What this task involves → Show each line from the listing that includes the word "handed".

+++ Extracted data

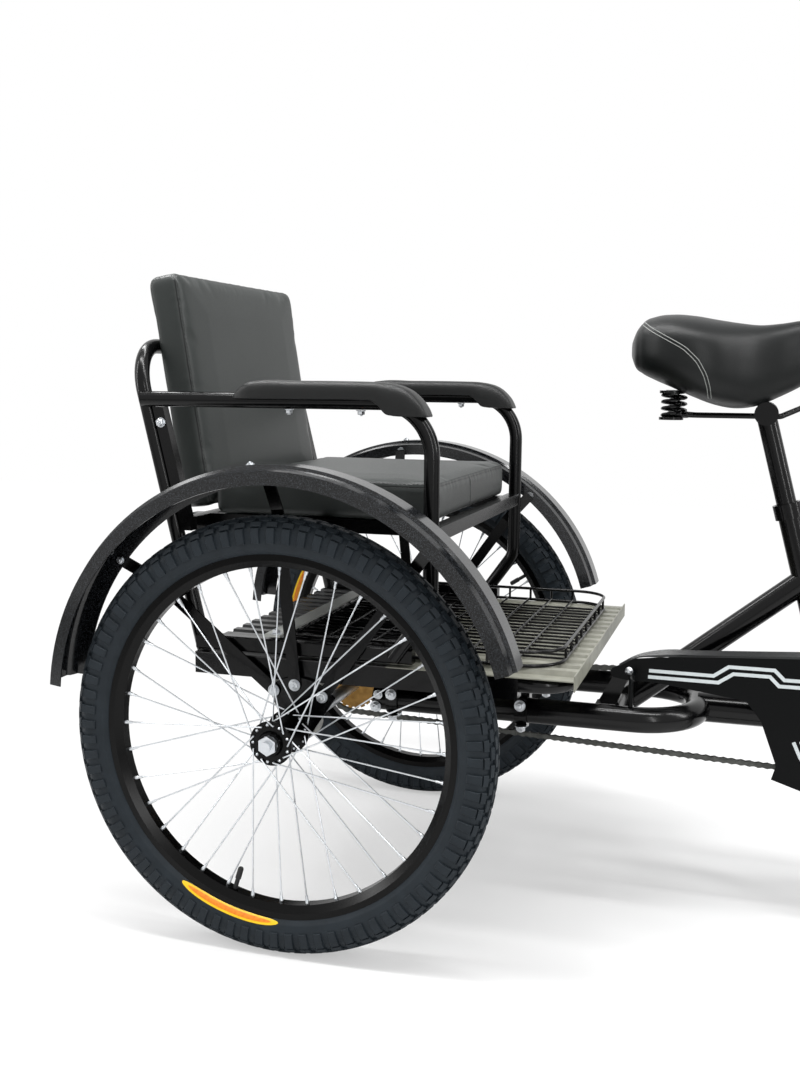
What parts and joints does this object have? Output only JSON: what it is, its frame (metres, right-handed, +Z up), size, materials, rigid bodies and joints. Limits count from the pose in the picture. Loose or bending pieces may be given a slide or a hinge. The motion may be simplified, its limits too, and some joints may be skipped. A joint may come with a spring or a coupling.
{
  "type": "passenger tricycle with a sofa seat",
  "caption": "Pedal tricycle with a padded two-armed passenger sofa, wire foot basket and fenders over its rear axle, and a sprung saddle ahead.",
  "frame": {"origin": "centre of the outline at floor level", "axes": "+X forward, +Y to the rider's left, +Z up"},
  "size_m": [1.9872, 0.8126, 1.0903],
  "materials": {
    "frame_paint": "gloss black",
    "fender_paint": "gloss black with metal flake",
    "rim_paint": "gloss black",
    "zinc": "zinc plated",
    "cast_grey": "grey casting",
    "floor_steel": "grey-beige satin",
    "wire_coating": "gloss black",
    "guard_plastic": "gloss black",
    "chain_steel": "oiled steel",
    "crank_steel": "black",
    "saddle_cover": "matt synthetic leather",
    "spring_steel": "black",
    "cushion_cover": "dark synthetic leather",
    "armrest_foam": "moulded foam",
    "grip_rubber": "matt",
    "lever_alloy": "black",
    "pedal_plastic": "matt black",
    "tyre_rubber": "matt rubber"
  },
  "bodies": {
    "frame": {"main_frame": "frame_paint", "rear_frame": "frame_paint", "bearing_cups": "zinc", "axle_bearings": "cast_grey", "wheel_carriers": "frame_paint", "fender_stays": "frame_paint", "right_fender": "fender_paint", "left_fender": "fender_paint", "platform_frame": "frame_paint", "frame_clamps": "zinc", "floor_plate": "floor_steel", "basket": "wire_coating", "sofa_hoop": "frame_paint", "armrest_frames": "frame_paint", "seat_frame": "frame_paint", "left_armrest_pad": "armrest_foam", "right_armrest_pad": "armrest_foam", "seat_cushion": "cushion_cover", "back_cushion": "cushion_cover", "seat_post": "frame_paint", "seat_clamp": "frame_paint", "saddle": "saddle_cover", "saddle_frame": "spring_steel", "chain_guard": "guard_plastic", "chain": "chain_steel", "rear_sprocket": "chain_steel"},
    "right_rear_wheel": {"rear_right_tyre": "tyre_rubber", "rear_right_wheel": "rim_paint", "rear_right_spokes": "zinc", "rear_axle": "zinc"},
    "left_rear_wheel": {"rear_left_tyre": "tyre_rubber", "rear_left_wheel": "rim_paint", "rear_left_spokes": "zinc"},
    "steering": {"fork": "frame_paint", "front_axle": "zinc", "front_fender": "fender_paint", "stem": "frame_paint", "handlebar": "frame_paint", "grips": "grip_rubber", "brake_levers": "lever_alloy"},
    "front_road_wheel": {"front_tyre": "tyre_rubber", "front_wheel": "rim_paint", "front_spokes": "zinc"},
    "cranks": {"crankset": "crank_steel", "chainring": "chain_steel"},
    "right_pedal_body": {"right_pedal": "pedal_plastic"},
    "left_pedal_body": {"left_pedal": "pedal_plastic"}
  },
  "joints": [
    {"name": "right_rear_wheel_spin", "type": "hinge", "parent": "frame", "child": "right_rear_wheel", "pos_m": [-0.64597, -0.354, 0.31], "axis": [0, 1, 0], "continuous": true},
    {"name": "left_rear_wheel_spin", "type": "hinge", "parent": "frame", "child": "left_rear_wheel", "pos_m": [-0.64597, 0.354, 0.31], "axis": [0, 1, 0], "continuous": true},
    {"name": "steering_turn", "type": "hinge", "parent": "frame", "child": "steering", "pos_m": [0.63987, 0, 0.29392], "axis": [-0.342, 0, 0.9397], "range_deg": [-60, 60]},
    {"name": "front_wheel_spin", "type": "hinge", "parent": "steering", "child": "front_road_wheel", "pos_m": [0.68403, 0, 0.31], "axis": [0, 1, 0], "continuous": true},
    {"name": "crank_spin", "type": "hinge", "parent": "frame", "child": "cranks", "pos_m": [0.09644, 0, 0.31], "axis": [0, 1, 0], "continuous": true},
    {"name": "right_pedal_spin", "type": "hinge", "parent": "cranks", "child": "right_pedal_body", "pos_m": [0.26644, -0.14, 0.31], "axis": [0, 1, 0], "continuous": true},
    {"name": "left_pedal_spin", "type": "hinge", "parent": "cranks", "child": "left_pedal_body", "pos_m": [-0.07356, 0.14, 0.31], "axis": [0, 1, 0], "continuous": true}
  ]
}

++++++
+++ Extracted data

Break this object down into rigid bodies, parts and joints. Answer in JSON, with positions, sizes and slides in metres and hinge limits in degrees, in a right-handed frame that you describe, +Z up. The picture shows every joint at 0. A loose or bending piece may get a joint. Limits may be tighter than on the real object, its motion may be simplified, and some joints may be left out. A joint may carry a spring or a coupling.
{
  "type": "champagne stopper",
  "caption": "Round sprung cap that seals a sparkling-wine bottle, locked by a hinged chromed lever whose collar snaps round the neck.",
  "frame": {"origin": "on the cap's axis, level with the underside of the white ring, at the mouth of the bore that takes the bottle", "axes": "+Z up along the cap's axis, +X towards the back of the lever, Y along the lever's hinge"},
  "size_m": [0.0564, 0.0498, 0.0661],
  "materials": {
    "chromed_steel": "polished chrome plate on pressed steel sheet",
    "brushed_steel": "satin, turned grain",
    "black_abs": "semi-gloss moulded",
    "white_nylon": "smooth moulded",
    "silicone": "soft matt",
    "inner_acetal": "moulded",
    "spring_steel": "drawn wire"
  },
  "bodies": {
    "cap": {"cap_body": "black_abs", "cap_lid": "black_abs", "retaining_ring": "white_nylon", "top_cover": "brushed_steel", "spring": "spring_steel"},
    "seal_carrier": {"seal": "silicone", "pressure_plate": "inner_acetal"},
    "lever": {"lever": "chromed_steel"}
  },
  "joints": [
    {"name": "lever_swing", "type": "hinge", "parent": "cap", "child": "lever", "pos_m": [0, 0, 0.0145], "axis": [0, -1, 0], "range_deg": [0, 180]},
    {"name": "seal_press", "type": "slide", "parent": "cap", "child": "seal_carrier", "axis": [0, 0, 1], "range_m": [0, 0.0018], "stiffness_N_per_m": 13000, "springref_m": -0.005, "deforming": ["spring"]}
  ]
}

++++++

The result →
What parts and joints does this object have? Output only JSON: what it is, its frame (metres, right-handed, +Z up), size, materials, rigid bodies and joints. Limits count from the pose in the picture. Loose or bending pieces may be given a slide or a hinge. The motion may be simplified, its limits too, and some joints may be skipped. A joint may come with a spring or a coupling.
Break this object down into rigid bodies, parts and joints. Answer in JSON, with positions, sizes and slides in metres and hinge limits in degrees, in a right-handed frame that you describe, +Z up. The picture shows every joint at 0. A loose or bending piece may get a joint. Limits may be tighter than on the real object, its motion may be simplified, and some joints may be left out. A joint may carry a spring or a coupling.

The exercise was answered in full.